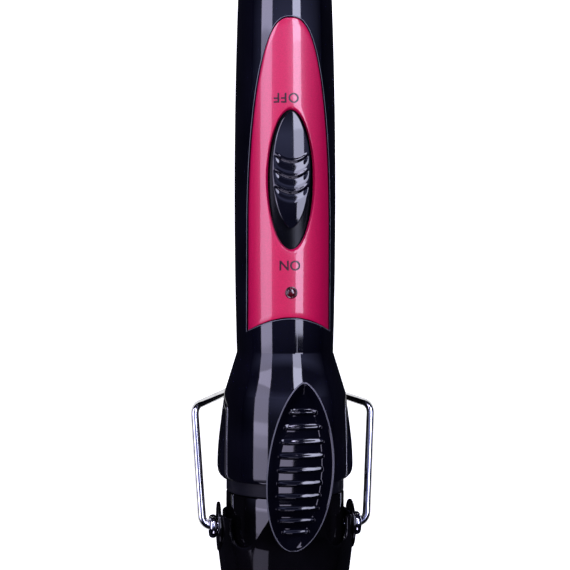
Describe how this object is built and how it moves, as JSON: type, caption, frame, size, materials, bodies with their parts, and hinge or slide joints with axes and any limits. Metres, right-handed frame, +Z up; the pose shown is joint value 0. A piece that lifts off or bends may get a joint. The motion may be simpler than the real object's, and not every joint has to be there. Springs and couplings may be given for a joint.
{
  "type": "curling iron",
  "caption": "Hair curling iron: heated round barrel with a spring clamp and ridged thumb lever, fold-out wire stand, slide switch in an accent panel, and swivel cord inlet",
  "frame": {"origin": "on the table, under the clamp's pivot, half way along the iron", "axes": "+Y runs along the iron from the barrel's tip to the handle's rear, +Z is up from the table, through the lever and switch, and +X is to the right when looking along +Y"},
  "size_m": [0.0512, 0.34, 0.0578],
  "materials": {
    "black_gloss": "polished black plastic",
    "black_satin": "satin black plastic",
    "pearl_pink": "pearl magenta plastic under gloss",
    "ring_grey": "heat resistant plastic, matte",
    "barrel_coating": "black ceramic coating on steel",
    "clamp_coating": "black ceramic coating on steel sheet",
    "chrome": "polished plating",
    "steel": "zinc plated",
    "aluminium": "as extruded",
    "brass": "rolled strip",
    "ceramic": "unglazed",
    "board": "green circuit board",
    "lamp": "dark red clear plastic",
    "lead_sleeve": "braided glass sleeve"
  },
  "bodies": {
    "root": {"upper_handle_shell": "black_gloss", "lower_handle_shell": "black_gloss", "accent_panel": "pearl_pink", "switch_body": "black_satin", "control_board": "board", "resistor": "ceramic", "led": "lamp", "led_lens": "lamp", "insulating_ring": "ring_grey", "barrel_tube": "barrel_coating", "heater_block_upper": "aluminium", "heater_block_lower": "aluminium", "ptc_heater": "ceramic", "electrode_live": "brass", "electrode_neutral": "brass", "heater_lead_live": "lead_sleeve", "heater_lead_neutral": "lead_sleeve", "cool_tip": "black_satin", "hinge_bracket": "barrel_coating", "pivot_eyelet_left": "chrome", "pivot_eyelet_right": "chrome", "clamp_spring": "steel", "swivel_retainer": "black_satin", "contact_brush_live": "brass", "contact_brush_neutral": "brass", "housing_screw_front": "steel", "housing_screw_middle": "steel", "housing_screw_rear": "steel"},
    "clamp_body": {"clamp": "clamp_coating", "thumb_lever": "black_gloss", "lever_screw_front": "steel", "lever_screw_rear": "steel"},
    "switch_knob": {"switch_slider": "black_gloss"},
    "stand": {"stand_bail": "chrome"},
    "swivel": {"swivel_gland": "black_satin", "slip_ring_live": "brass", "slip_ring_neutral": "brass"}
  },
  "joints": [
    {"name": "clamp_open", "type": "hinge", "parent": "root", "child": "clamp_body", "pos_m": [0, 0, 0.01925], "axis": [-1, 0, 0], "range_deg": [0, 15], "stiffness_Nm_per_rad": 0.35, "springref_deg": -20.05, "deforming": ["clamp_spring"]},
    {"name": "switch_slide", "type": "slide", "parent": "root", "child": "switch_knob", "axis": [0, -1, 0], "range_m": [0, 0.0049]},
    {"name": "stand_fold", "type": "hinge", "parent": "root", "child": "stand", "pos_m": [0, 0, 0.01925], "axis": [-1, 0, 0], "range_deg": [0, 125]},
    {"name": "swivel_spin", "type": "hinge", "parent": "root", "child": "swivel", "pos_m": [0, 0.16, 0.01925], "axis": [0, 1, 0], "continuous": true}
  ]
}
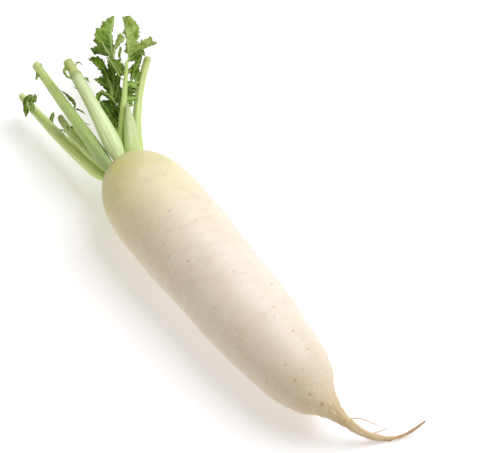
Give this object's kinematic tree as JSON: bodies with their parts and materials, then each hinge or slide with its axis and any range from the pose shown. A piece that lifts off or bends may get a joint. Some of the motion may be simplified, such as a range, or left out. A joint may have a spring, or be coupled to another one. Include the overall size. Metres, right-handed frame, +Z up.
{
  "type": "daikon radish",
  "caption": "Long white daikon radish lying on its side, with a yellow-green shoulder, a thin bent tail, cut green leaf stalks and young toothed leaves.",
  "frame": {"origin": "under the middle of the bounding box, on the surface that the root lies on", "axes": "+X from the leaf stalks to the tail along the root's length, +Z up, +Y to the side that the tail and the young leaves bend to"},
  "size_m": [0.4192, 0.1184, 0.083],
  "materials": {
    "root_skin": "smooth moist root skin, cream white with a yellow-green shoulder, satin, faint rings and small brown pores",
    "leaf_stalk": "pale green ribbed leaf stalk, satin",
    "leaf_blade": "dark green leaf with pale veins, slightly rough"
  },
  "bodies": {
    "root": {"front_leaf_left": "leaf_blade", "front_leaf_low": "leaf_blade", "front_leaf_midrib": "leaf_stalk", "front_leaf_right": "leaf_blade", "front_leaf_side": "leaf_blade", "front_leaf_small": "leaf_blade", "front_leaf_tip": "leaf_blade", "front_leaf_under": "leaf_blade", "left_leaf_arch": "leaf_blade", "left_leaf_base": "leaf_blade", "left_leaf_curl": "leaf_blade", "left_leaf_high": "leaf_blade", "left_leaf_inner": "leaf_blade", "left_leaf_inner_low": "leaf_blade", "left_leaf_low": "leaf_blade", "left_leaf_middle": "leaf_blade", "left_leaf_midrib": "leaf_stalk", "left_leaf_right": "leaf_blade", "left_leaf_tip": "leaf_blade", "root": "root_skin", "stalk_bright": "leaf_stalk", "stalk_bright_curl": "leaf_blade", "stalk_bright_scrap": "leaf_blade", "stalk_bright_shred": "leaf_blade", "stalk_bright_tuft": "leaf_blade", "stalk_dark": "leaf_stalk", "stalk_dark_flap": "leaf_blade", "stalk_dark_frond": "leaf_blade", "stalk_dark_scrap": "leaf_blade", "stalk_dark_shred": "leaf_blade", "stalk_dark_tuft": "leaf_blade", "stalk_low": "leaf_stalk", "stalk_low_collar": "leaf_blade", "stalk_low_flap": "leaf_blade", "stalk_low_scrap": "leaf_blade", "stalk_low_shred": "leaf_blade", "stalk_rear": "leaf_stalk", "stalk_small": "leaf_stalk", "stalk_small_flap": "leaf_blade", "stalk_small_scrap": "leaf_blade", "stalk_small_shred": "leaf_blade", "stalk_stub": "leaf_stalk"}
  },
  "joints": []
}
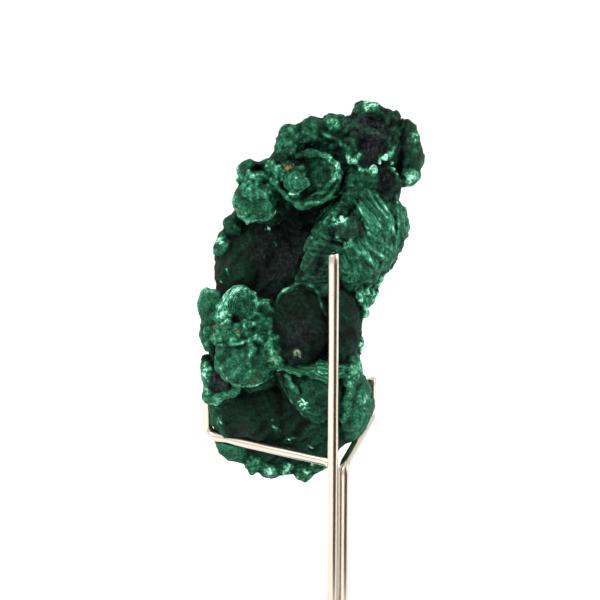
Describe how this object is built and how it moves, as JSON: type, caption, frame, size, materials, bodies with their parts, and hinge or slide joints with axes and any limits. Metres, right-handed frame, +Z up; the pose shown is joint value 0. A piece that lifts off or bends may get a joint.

> **What to do**
Your task is to extract all of the records exactly.

> **Complete output**
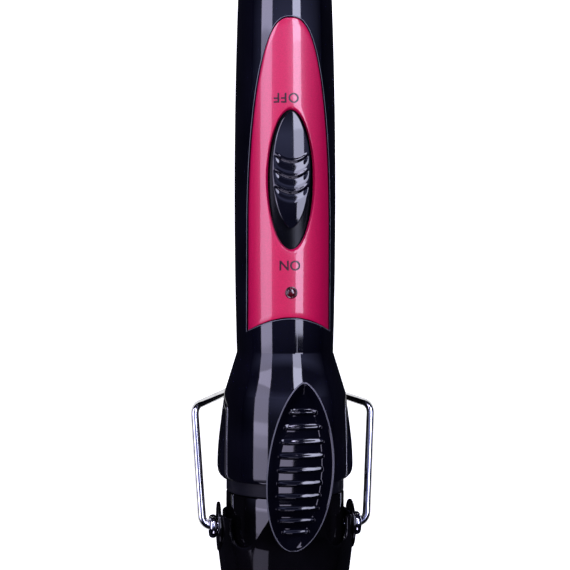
Describe how this object is built and how it moves, as JSON: type, caption, frame, size, materials, bodies with their parts, and hinge or slide joints with axes and any limits. Metres, right-handed frame, +Z up; the pose shown is joint value 0. A piece that lifts off or bends may get a joint. The motion may be simpler than the real object's, and not every joint has to be there. Springs and couplings may be given for a joint.
{
  "type": "curling iron",
  "caption": "Hair curling iron: heated round barrel with a spring clamp and ridged thumb lever, fold-out wire stand, slide switch in an accent panel, and swivel cord inlet",
  "frame": {"origin": "on the table, under the clamp's pivot, half way along the iron", "axes": "+Y runs along the iron from the barrel's tip to the handle's rear, +Z is up from the table, through the lever and switch, and +X is to the right when looking along +Y"},
  "size_m": [0.0512, 0.34, 0.0578],
  "materials": {
    "black_gloss": "polished black plastic",
    "black_satin": "satin black plastic",
    "pearl_pink": "pearl magenta plastic under gloss",
    "ring_grey": "heat resistant plastic, matte",
    "barrel_coating": "black ceramic coating on steel",
    "clamp_coating": "black ceramic coating on steel sheet",
    "chrome": "polished plating",
    "steel": "zinc plated",
    "aluminium": "as extruded",
    "brass": "rolled strip",
    "ceramic": "unglazed",
    "board": "green circuit board",
    "lamp": "dark red clear plastic",
    "lead_sleeve": "braided glass sleeve"
  },
  "bodies": {
    "root": {"upper_handle_shell": "black_gloss", "lower_handle_shell": "black_gloss", "accent_panel": "pearl_pink", "switch_body": "black_satin", "control_board": "board", "resistor": "ceramic", "led": "lamp", "led_lens": "lamp", "insulating_ring": "ring_grey", "barrel_tube": "barrel_coating", "heater_block_upper": "aluminium", "heater_block_lower": "aluminium", "ptc_heater": "ceramic", "electrode_live": "brass", "electrode_neutral": "brass", "heater_lead_live": "lead_sleeve", "heater_lead_neutral": "lead_sleeve", "cool_tip": "black_satin", "hinge_bracket": "barrel_coating", "pivot_eyelet_left": "chrome", "pivot_eyelet_right": "chrome", "clamp_spring": "steel", "swivel_retainer": "black_satin", "contact_brush_live": "brass", "contact_brush_neutral": "brass", "housing_screw_front": "steel", "housing_screw_middle": "steel", "housing_screw_rear": "steel"},
    "clamp_body": {"clamp": "clamp_coating", "thumb_lever": "black_gloss", "lever_screw_front": "steel", "lever_screw_rear": "steel"},
    "switch_knob": {"switch_slider": "black_gloss"},
    "stand": {"stand_bail": "chrome"},
    "swivel": {"swivel_gland": "black_satin", "slip_ring_live": "brass", "slip_ring_neutral": "brass"}
  },
  "joints": [
    {"name": "clamp_open", "type": "hinge", "parent": "root", "child": "clamp_body", "pos_m": [0, 0, 0.01925], "axis": [-1, 0, 0], "range_deg": [0, 15], "stiffness_Nm_per_rad": 0.35, "springref_deg": -20.05, "deforming": ["clamp_spring"]},
    {"name": "switch_slide", "type": "slide", "parent": "root", "child": "switch_knob", "axis": [0, -1, 0], "range_m": [0, 0.0049]},
    {"name": "stand_fold", "type": "hinge", "parent": "root", "child": "stand", "pos_m": [0, 0, 0.01925], "axis": [-1, 0, 0], "range_deg": [0, 125]},
    {"name": "swivel_spin", "type": "hinge", "parent": "root", "child": "swivel", "pos_m": [0, 0.16, 0.01925], "axis": [0, 1, 0], "continuous": true}
  ]
}
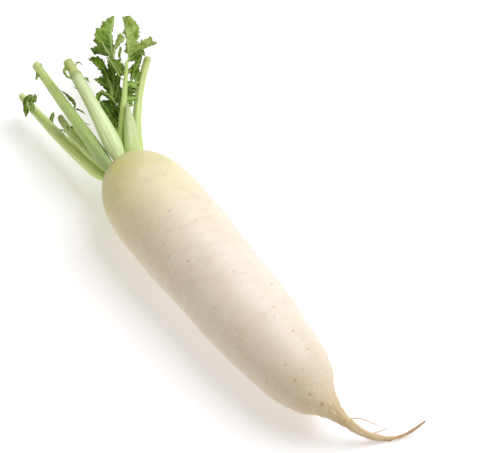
Give this object's kinematic tree as JSON: bodies with their parts and materials, then each hinge or slide with its axis and any range from the pose shown. A piece that lifts off or bends may get a joint. Some of the motion may be simplified, such as a range, or left out. A joint may have a spring, or be coupled to another one. Include the overall size. Metres, right-handed frame, +Z up.
{
  "type": "daikon radish",
  "caption": "Long white daikon radish lying on its side, with a yellow-green shoulder, a thin bent tail, cut green leaf stalks and young toothed leaves.",
  "frame": {"origin": "under the middle of the bounding box, on the surface that the root lies on", "axes": "+X from the leaf stalks to the tail along the root's length, +Z up, +Y to the side that the tail and the young leaves bend to"},
  "size_m": [0.4192, 0.1184, 0.083],
  "materials": {
    "root_skin": "smooth moist root skin, cream white with a yellow-green shoulder, satin, faint rings and small brown pores",
    "leaf_stalk": "pale green ribbed leaf stalk, satin",
    "leaf_blade": "dark green leaf with pale veins, slightly rough"
  },
  "bodies": {
    "root": {"front_leaf_left": "leaf_blade", "front_leaf_low": "leaf_blade", "front_leaf_midrib": "leaf_stalk", "front_leaf_right": "leaf_blade", "front_leaf_side": "leaf_blade", "front_leaf_small": "leaf_blade", "front_leaf_tip": "leaf_blade", "front_leaf_under": "leaf_blade", "left_leaf_arch": "leaf_blade", "left_leaf_base": "leaf_blade", "left_leaf_curl": "leaf_blade", "left_leaf_high": "leaf_blade", "left_leaf_inner": "leaf_blade", "left_leaf_inner_low": "leaf_blade", "left_leaf_low": "leaf_blade", "left_leaf_middle": "leaf_blade", "left_leaf_midrib": "leaf_stalk", "left_leaf_right": "leaf_blade", "left_leaf_tip": "leaf_blade", "root": "root_skin", "stalk_bright": "leaf_stalk", "stalk_bright_curl": "leaf_blade", "stalk_bright_scrap": "leaf_blade", "stalk_bright_shred": "leaf_blade", "stalk_bright_tuft": "leaf_blade", "stalk_dark": "leaf_stalk", "stalk_dark_flap": "leaf_blade", "stalk_dark_frond": "leaf_blade", "stalk_dark_scrap": "leaf_blade", "stalk_dark_shred": "leaf_blade", "stalk_dark_tuft": "leaf_blade", "stalk_low": "leaf_stalk", "stalk_low_collar": "leaf_blade", "stalk_low_flap": "leaf_blade", "stalk_low_scrap": "leaf_blade", "stalk_low_shred": "leaf_blade", "stalk_rear": "leaf_stalk", "stalk_small": "leaf_stalk", "stalk_small_flap": "leaf_blade", "stalk_small_scrap": "leaf_blade", "stalk_small_shred": "leaf_blade", "stalk_stub": "leaf_stalk"}
  },
  "joints": []
}
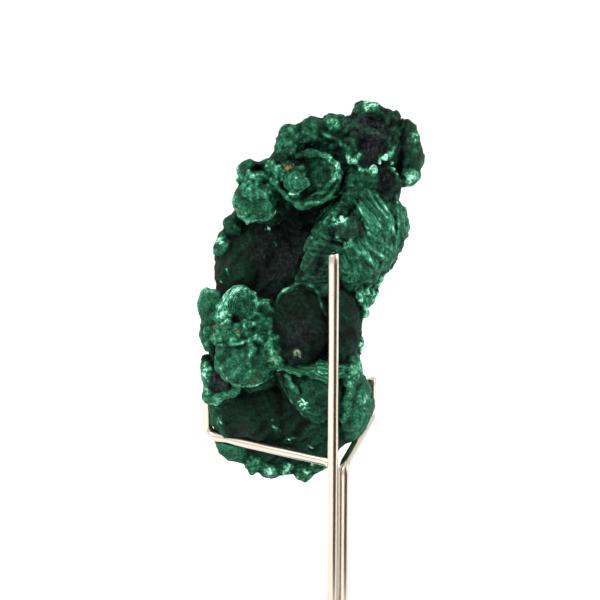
Describe how this object is built and how it moves, as JSON: type, caption, frame, size, materials, bodies with their parts, and hinge or slide joints with axes and any limits. Metres, right-handed frame, +Z up; the pose shown is joint value 0. A piece that lifts off or bends may get a joint.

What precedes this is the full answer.